#### Aim
Search the data for the word "code" and copy every line that contains it.

#### Extracted entries
* * *

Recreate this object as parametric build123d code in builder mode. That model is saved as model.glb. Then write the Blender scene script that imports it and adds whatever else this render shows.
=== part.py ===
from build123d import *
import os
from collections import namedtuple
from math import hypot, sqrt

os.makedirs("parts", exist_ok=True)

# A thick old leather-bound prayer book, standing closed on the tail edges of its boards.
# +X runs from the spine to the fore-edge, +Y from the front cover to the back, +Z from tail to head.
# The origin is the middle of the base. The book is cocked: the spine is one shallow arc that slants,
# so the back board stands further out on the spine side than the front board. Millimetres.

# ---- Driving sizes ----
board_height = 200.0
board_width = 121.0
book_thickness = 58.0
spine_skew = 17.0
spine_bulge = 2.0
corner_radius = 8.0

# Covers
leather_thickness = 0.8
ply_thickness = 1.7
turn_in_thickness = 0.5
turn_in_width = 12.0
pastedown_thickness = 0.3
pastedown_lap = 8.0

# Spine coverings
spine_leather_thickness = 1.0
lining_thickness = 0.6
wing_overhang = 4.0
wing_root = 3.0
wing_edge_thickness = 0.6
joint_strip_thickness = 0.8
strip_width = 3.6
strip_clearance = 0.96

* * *

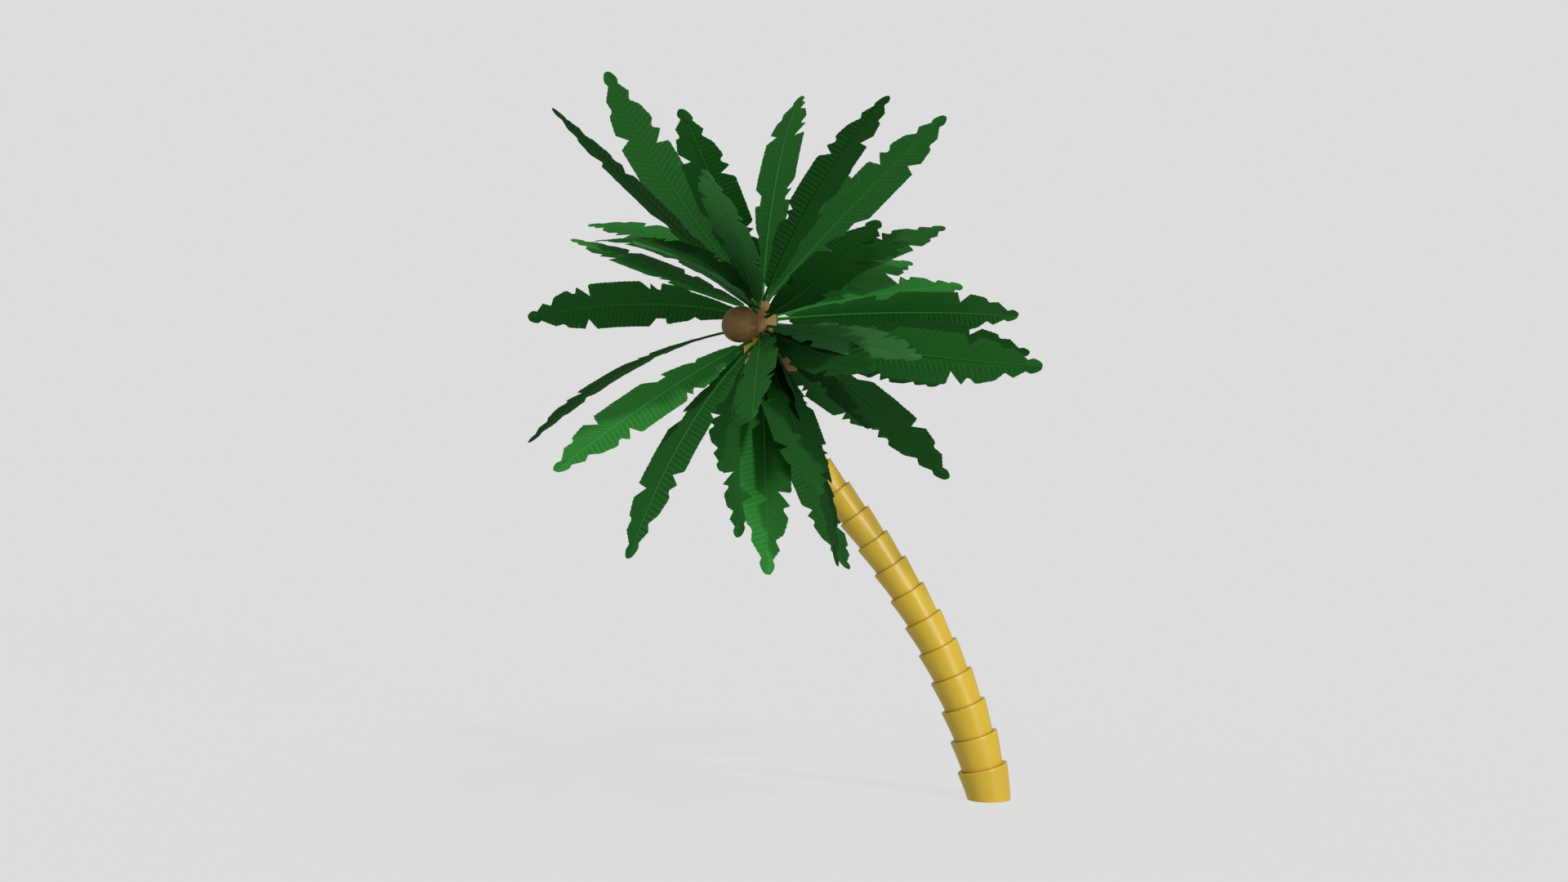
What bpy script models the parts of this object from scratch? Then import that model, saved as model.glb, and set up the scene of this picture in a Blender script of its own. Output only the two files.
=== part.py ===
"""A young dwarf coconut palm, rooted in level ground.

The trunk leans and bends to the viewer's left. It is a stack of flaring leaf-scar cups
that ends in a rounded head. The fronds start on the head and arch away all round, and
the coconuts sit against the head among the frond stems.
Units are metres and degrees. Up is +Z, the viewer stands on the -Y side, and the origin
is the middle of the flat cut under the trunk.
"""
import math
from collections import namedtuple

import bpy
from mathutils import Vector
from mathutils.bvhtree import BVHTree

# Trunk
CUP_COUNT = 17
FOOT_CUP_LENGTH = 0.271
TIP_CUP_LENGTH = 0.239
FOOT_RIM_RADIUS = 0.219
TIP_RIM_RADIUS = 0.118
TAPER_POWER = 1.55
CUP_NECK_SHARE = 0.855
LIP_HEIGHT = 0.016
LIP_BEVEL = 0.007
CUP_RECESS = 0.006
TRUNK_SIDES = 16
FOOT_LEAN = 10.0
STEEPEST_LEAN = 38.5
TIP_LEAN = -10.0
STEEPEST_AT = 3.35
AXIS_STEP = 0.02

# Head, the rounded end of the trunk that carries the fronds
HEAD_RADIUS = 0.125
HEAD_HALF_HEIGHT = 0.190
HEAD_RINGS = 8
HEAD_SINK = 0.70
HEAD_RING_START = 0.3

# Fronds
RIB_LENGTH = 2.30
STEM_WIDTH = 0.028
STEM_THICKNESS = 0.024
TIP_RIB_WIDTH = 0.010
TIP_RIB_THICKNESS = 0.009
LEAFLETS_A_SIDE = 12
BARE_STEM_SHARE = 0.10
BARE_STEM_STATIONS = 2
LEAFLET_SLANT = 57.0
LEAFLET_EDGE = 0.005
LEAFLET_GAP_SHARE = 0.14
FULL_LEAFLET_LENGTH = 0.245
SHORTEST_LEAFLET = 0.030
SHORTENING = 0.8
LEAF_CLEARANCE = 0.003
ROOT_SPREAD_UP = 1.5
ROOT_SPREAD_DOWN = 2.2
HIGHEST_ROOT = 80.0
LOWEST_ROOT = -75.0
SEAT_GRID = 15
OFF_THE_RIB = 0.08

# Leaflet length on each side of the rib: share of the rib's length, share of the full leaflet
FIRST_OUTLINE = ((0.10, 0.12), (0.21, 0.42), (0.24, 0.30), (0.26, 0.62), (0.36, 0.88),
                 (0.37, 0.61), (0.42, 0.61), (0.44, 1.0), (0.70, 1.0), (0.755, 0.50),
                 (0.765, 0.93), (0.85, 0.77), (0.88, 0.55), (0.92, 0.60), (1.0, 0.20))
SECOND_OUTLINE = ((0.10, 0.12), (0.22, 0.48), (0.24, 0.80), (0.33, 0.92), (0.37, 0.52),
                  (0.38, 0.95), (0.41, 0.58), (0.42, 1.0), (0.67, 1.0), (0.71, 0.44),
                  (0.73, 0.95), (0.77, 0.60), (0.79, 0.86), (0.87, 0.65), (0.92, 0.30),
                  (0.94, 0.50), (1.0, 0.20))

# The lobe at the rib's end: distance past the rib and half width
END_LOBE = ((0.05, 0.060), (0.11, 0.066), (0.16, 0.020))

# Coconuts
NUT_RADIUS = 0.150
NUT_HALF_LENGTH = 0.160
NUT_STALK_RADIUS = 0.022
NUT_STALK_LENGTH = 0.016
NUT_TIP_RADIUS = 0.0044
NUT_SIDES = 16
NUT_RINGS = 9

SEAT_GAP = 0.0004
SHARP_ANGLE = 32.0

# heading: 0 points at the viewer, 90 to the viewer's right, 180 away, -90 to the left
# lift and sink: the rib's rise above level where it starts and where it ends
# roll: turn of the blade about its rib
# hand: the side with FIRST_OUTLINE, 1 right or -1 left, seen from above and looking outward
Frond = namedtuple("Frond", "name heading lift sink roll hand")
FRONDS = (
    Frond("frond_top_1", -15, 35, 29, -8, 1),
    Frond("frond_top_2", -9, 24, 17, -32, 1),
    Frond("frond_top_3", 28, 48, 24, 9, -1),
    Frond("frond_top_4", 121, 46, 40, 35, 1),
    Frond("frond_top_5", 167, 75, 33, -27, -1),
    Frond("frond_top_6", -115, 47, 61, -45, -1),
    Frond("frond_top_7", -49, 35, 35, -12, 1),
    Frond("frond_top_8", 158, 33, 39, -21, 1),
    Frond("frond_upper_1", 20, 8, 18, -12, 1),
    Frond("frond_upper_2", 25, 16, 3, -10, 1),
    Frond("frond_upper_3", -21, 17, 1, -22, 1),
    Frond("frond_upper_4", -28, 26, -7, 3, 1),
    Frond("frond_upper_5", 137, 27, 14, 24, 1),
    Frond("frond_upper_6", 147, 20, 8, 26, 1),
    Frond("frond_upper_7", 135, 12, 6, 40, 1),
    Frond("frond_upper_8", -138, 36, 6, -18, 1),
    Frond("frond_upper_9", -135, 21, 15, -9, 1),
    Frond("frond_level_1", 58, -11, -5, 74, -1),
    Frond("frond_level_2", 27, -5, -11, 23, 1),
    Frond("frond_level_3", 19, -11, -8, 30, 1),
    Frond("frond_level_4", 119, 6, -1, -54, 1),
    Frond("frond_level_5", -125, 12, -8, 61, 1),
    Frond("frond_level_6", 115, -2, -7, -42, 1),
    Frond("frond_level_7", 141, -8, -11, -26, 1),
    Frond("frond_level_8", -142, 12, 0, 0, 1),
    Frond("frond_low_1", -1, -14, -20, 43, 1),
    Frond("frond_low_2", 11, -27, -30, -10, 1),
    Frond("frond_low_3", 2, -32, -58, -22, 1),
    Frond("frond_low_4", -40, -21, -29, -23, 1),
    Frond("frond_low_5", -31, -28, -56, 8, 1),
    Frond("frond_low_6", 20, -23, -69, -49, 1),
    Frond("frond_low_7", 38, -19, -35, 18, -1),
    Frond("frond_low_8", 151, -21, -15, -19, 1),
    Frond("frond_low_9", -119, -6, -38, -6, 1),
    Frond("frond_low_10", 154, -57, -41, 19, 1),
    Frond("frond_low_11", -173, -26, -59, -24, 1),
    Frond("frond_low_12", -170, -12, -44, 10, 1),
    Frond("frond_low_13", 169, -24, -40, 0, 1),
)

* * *

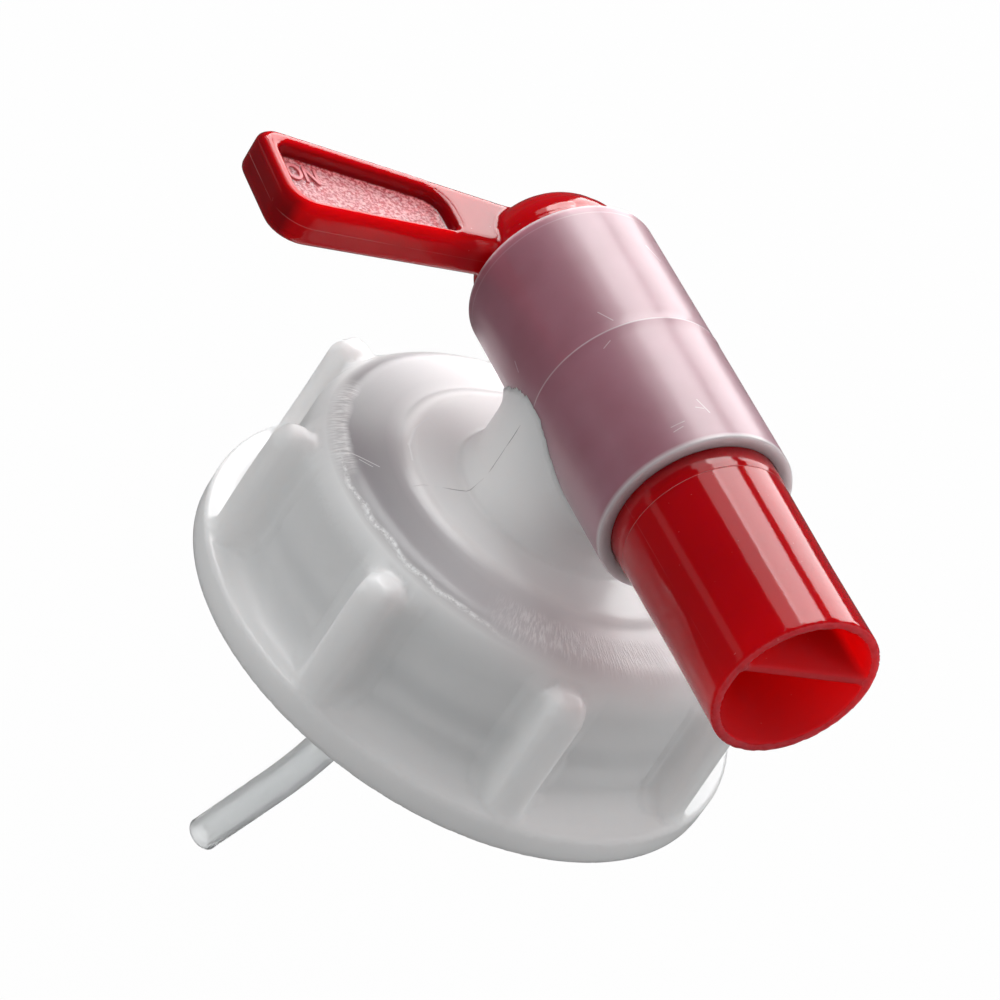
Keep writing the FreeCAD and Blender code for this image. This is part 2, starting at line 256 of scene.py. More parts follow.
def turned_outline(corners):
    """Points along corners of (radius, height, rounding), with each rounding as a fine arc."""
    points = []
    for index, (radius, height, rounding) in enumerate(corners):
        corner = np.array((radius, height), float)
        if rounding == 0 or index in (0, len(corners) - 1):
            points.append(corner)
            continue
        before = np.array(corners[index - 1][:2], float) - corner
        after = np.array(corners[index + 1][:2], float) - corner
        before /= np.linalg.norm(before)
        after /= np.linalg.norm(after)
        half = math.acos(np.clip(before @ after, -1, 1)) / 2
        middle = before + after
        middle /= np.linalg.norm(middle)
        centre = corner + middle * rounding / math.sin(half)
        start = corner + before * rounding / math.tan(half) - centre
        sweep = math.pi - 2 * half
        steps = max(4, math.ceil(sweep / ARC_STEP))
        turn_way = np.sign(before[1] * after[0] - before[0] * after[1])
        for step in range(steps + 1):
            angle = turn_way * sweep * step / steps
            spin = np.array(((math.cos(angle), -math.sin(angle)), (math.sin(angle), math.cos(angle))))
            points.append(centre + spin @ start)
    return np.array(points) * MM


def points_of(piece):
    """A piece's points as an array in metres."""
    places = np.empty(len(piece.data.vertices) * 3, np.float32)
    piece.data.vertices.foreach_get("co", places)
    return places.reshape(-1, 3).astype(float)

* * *

#### Response for this exercise
Recreate this object as parametric build123d code in builder mode. That model is saved as model.glb. Then write the Blender scene script that imports it and adds whatever else this render shows.
Keep writing the FreeCAD and Blender code for this image. This is part 2, starting at line 256 of scene.py. More parts follow.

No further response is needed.